Selon cette approche, le salarié n’est pas seulement tenu d’une obligation de prestation, mais également d’un devoir de conscience professionnelle, dont la protection relève du champ collectif du droit de grève lorsque l’action est encadrée, proportionnée et poursuivant un objectif lié au travail.
Ainsi, le refus concerté des dockers ne relève pas de la désobéissance politique, mais de l’exercice d’un droit collectif reconnu : celui de suspendre l’activité pour préserver la dignité et la sécurité dans le travail. La différence avec le cas italien est ici essentielle.
Dans ce dernier, le refus provenait d’un salarié isolé, exprimant une conviction personnelle sans lien collectif ni finalité professionnelle.

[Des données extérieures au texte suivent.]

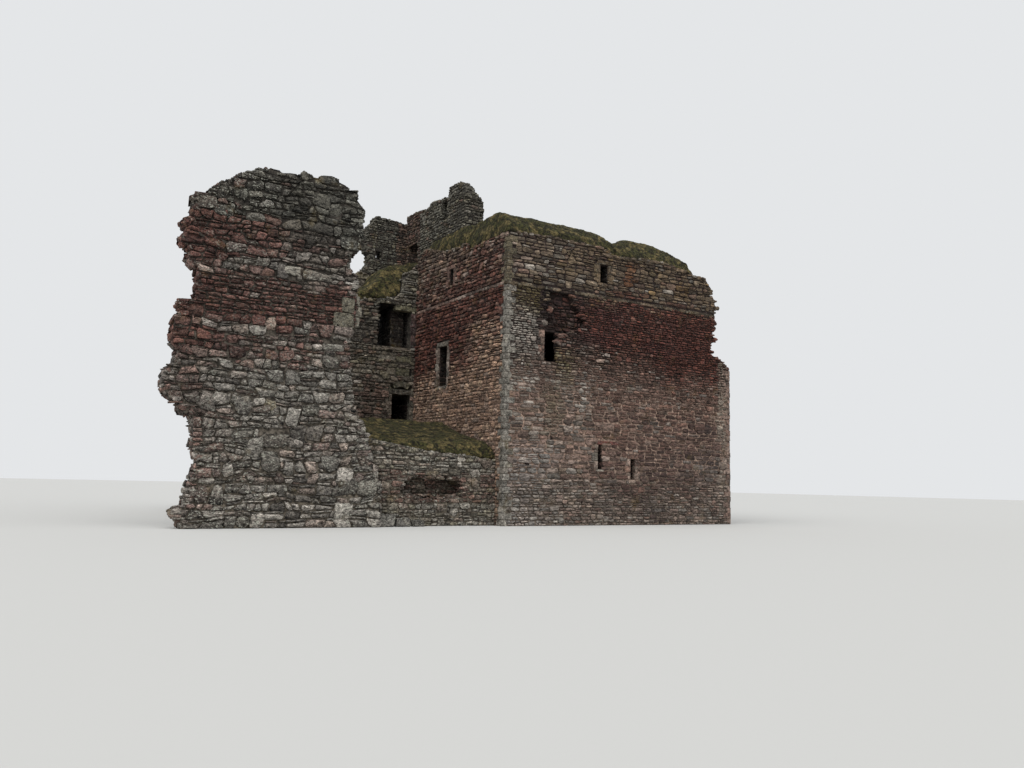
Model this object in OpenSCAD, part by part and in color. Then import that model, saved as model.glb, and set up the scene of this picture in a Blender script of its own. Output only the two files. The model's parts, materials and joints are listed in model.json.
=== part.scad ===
/* [Main block] */
// Width of the gable face
block_w = 13700; // [13300:50:14100]
// Depth of the main block from gable to rear face
block_d = 18300; // [17800:50:18800]
// Thickness of the main walls
wall_t = 3700; // [3500:50:3800]
// Height of the hall floor above the lowest ground
hall_z = 4600; // [4550:10:4650]
// Height of the underside of the string course
string_z = 10600; // [10550:10:10650]
// Height of the flat wall head that carries the garret walls
head_z = 13200; // [13150:10:13250]
/* [Wing] */
// Length of the wing along its entrance face
wing_l = 8500; // [8300:50:8700]
// Distance from the gable face to the entrance face of the wing
wing_y = 9100; // [9000:50:9200]
// Thickness of the wing's end and rear walls
wing_t = 2400; // [2300:50:2500]
// Height of the entrance sill and wing floor
door_z = 4400; // [4350:10:4450]
/* [String course] */
// Height of the moulding
string_h = 180; // [150:10:200]
// How far the moulding stands out from the face
string_out = 100; // [80:5:120]
/* [Vaults] */
// Thickness of the hall vault at its crown
vault_crown = 600; // [500:25:700]
// Height at which the cellar vault springs from the walls
vault_spring = 1500; // [1400:50:1600]
// Height at which the vault over the hall springs from the walls
hall_spring = 8700; // [8650:10:8750]
/* [Garret] */
// Set-back of the garret side wall from the left face
garret_x = 600; // [550:10:650]
// Set-back of the garret end wall from the gable face
garret_y = 12000; // [11950:10:12050]
// Thickness of the garret walls
garret_t = 800; // [750:10:850]
/* [Forework] */
// Thickness of the tall fragment
fragment_t = 1900; // [1700:50:2000]
// Set-back of the low wall behind the gable face line
low_y = 600; // [500:50:650]
/* [Hidden] */

red_stone = "#6b4238";
dark_stone = "#54342f";
grey_stone = "#7b776d";
pale_stone = "#8d887c";
earth = "#5d5a38";

// Plan limits, from which the reference point below the middle is worked out
fragment_left = -14000;
x_mid = (fragment_left + block_w + string_out) / 2;
y_mid = block_d / 2;

// Inner faces
hall_x0 = wall_t;
hall_x1 = block_w - wall_t;
hall_y0 = wall_t;
hall_y1 = block_d - wall_t;
wing_x0 = wing_t - wing_l;
wing_y0 = wing_y + wall_t;
wing_y1 = block_d - wing_t;
wing_band = 7900;

// An opening is [outer centre, outer width, inner centre, inner width, sill, head]
slit_w = 260;
slit_in = 1300;
gable_slits = [[5250, slit_w, 5250, slit_in, 2570, 3710], [7200, slit_w, 7200, slit_in, 2130, 3100]];
gable_window = [[2360, 680, 4500, 1400, 7330, 8740]];
gable_garret_window = [[5400, 490, 5400, 1200, 11380, 12270]];
left_window = [[5900, 900, 5900, 1500, 6530, 8500], [13700, 1000, 13700, 1000, hall_z, 6600]];
left_slit = [[5250, 450, 5250, 1100, 11420, 12300]];
side_slits = [[6500, slit_w, 6500, slit_in, 2300, 3400], [11500, slit_w, 11500, slit_in, 2300, 3400]];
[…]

En France, au contraire, l’action était collective, coordonnée par une organisation syndicale représentative, et visait à protéger un intérêt directement lié à l’exécution du travail - la sécurité des salariés face à la manipulation de cargaisons sensibles. C’est précisément cette articulation entre valeurs éthiques et conditions concrètes de travail qui permet à la jurisprudence française de reconnaître la légitimité d’une telle action au titre du droit de grève, là où, en Italie, un comportement isolé reste enfermé dans le champ de l’inexécution contractuelle.
Conclusion
Le travail, dans sa nature la plus intime, est le lieu où la liberté cesse d’être une abstraction pour devenir responsabilité. Il impose à l’individu d’exister au sein d’un ordre qu’il n’a pas choisi, mais qu’il contribue chaque jour à maintenir vivant.
Le droit du travail, dans cette tension, n’est ni un rempart ni une cage : il est l’espace où se négocie, chaque jour, la possibilité d’un équilibre humain.
La liberté de manifester sa pensée, principe fondateur de toute démocratie, ne s’éteint pas aux portes de l’entreprise. Elle cesse d’être un droit solitaire pour devenir une responsabilité partagée : celle d’exprimer sans rompre, de contester sans détruire, de penser sans paralyser l’action commune, ni compromettre l’intérêt économique et collectif de l’entreprise. Car le travail n’est pas le lieu du silence, mais celui du dialogue, un espace où la parole doit trouver sa mesure pour que la liberté demeure, et que le droit reste vivant.